- Born: December 28, 1939 Las Villas, Cuba
- Occupation(s): Artist; Interior designer

= José Manuel Villa Castillo =

Cuban artist

José Manuel Villa Castillo (born December 28, 1939, in Las Villas, Cuba) is a Cuban artist.

His artistic interests include graphic design, scenographic design, interior design, drawing, illustrations, painting, and engraving. In 1957 he studied publicity and commercial drawing in Havana.

From 1957 to 1959 he was a designer of shop windows in Havana. Customers included the Flogar, Belinda, and Roseland department stores.

In 1967 he was graphic designer of the Cuban pavilion at the World's fair, Expo 67, held in Montreal.

==Individual exhibitions==
In 1960 he presented José Manuel, in Galería Habana, Arte y Cinema La Rampa, Havana.

==Collective exhibitions==
In 1956 he was part of the Pintores y Escultores Noveles, in the Lyceum, Havana. He participated in the I(1962), II (1964), III (1965), and IV (1966) Salón Nacional de Carteles Cubanos, in the Museo Nacional de Bellas Artes, Havana. In 1969 he was included in the Cuba à Grenoble, Maison de la Culture de Grenoble, in Grenoble, France. In 1970 some of his works were selected to appear at the 3rd International Poster Biennale Warsaw, held at the Galeria Zachęta, in Warsaw, Poland. In 1985 he was included in the Lahti VI Poster Biennale, Lahti Art Museum, Lahti, Finland. In 1986 he was one of the selected artists for the XII Biennale of Graphic Design, Brno, held at the Moravian Gallery, Brno, Czechoslovakia.

==Awards==
In 1966 he won Second Prize for Cultural Poster at the 4th Salón Nacional de Carteles Cubanos, Museo Nacional de Bellas Artes, in Havana. In 1971 he won the gold medal at the International Book Art Fair (IBA), held in Leipzig, Germany. In 1973 he obtained the Silver Medal (shared) at the International Book Art Fair in Leipzig, and in 1994 he was recognized with the Order Por la Cultura Nacional, Consejo de Estado, Republic of Cuba.

==Collections==
His works can be found in collections such as at the Biblioteca Nacional "José Martí" in Havana, the Casa de las Américas, in Havana, the Museo Nacional de Bellas Artes, Havana, and in the Museum der Bildende Kunst (Book Art Collection), Leipzig.
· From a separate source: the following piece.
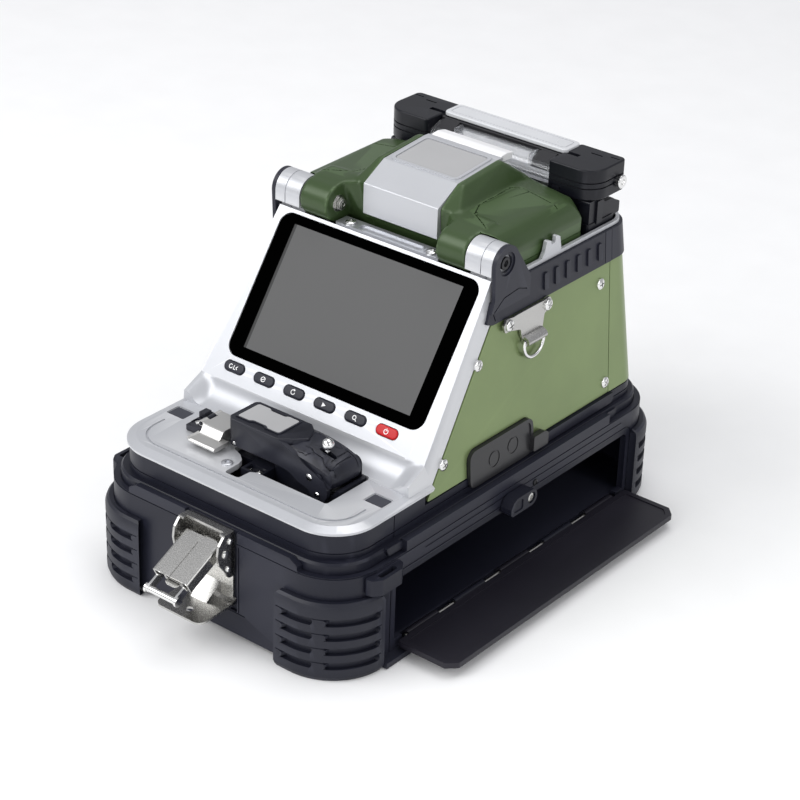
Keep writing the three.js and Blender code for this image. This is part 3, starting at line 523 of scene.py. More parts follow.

==Scenographies and works in public places==
In 1978 he was in charge of set decoration for the film Los Sobrevivientes, directed by Tomás Gutiérrez Alea. In 1983 he worked on the film Hasta Cierto Punto from the same director. In 1989 he was appointed Head of the Atmosphere Staff at the Hotel Tuxpán, in Varadero, Cuba. In the Hotel Neptuno in Havana he was in charge of decor and created a graffito mural. In 1995 he decorated the Meliá Cohiba Hotel, in Havana.